Transcribe audio to text
Transcription is the flip side of speech synthesis: a neural network listens to audio and turns it into text. A meeting recording, an interview, a voice message, a lecture, a podcast — all become text you can search, quote and edit. It's the "cheapest" scenario in this guide in terms of compute, and one of the most useful at work. You can do it right in the Twelver chat — upload a recording and get the text.
How it works
A speech-recognition (speech-to-text) network listens to the track, breaks the sounds into words and assembles the text, adding punctuation and sometimes marking who is speaking (speaker diarization). Modern models do this in dozens of languages and cope with accents and audio that isn't perfectly clean.

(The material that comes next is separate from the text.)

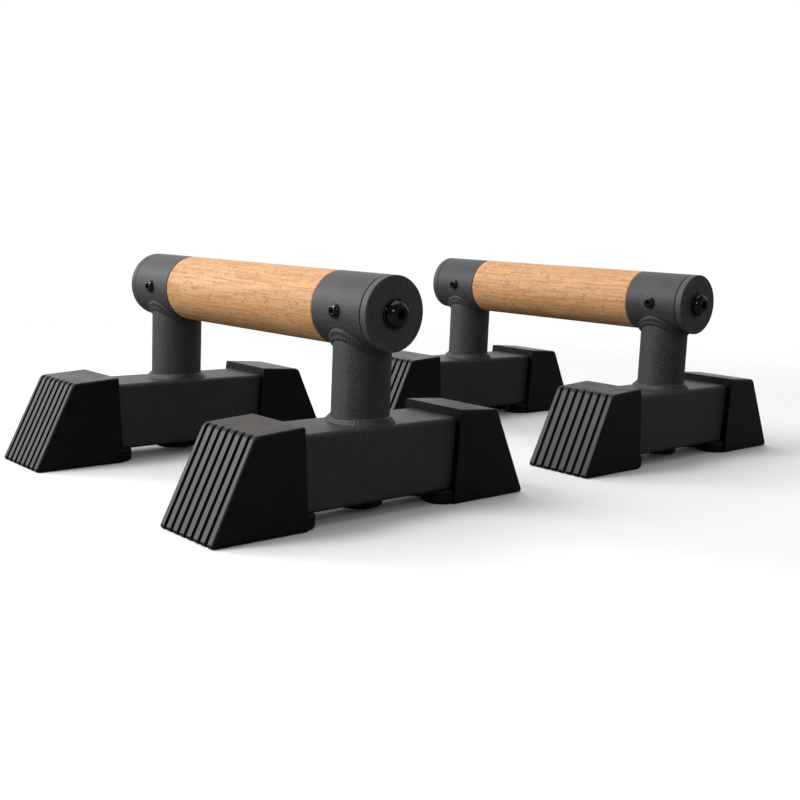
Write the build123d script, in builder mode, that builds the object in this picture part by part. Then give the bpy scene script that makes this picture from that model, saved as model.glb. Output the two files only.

For example, from a short meeting clip a model would assemble something like: "The meeting is set for Tuesday at three in the afternoon. Don't forget to bring the quarterly report and prepare your budget questions." Upload your own recording below.
Upload audio or video — get text. Speech recognition is cheaper than synthesis; your first transcriptions are free after signing up.
Where you need it
- Meetings and calls — a written record instead of "who said what".
- Interviews and podcasts — a transcript for an article or video subtitles.
- Voice messages — read instead of listening.
- Lectures and study — notes from a recording.
- Journalism and research — search through what was said.
To make the transcript accurate
- Clean sound decides everything. Noise, music and several people talking at once are the main enemies of accuracy. The cleaner the recording, the fewer fixes.
- One mic close to the speaker beats distant "room" sound.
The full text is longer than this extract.